Four in 10 Australian retirees have told an international survey that they did not prepare adequately, or at all, for a comfortable retirement. The report also reveals Australian retirees were the hardest hit by the global financial crisis among the 15 countries surveyed.

The 16,000-person global study into retirement by HSBC shows that, among the countries examined, the financial crisis caused the biggest drop in incomes for Australians leaving work. The chief culprit is the high exposure of superannuation funds to shares.

Some superannuation fund default investment options have half of members’ money invested in shares. The Australian Securities and Investments Commission says on its MoneySmart website that just under two-thirds of older Australians rely on a government pension or allowance as their main source of personal income at retirement.
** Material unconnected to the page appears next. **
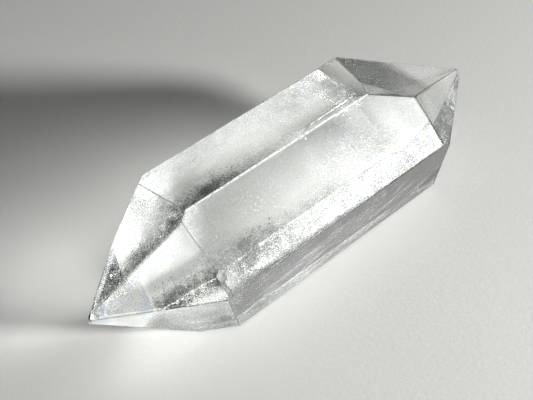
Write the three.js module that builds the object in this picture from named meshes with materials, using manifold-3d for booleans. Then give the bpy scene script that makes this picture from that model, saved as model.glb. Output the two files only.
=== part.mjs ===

Only 7 per cent of non-retirees say they have received an inheritance, the study shows.

“Australians have felt the GFC acutely and for a prolonged period because of the strong links between our pension and superannuation systems and equity markets, which saw more than 50 per cent falls following the crisis,” says Graham Heunis, HSBC Australia head of retail banking and wealth management. Those people highly exposed to equity markets really felt the pain and resulted in many Australians’ retirement plans being disrupted, Heunis says.

According to the survey, more than 40 per cent reported their income falling by half on retiring. That was about double the global average and far ahead of other Western markets, including the US at 16 per cent and Britain at 24 per cent. Apart from the financial crisis, Australian retirees blamed the drop in income on unexpected events or expenses such as children moving back home, health-related costs as well as insufficient planning. Only 60 per cent of retirees said their preparations for retirement turned out to be at least “adequate”.

HSBC’s Future of Retirement: Life after Work? report also shows that one in six working Australians believes he or she will never be in a financial position to fully retire. That is higher than the global average of 12 per cent and on a par with the US and Britain.

“What stands out from the report is the large proportion of people underfunding their retirement,” Heunis says. “One of the big underestimations is the cost of healthcare as they get older.”

People should be seeking good financial advice because the consequences of not receiving it can be dire, he says.

On average, Australians expect to fully retire at 64 (compared with the global average of 59), which is three years later than when their parents left the workforce.

“Today’s workers should prepare for retirement as early as possible to have some certainty for retirement,” Heunis says


“Life is full of reasons to prioritise short-term spending over long-term planning, but the sooner people start saving, the less likely it is that they will have to keep working later in life.”

Australians are working longer but are also embracing semi-retirement in greater numbers. One-third of Australia’s 55-64-year-olds are semi-retired. And more Australians in the future will opt for a phased retirement. More than half of working Australians say they expect to semi-retire before they retiree fully. But the survey reveals a view among those in semi-retirement that they may have been too hasty in giving up paid employment. Nearly two-thirds who entered semi-retirement wished they had stayed in full-time employment longer. The survey is based on responses from 16,000 people in 15 countries, including 1000 within Australia, and was conducted online between July last year and April this year.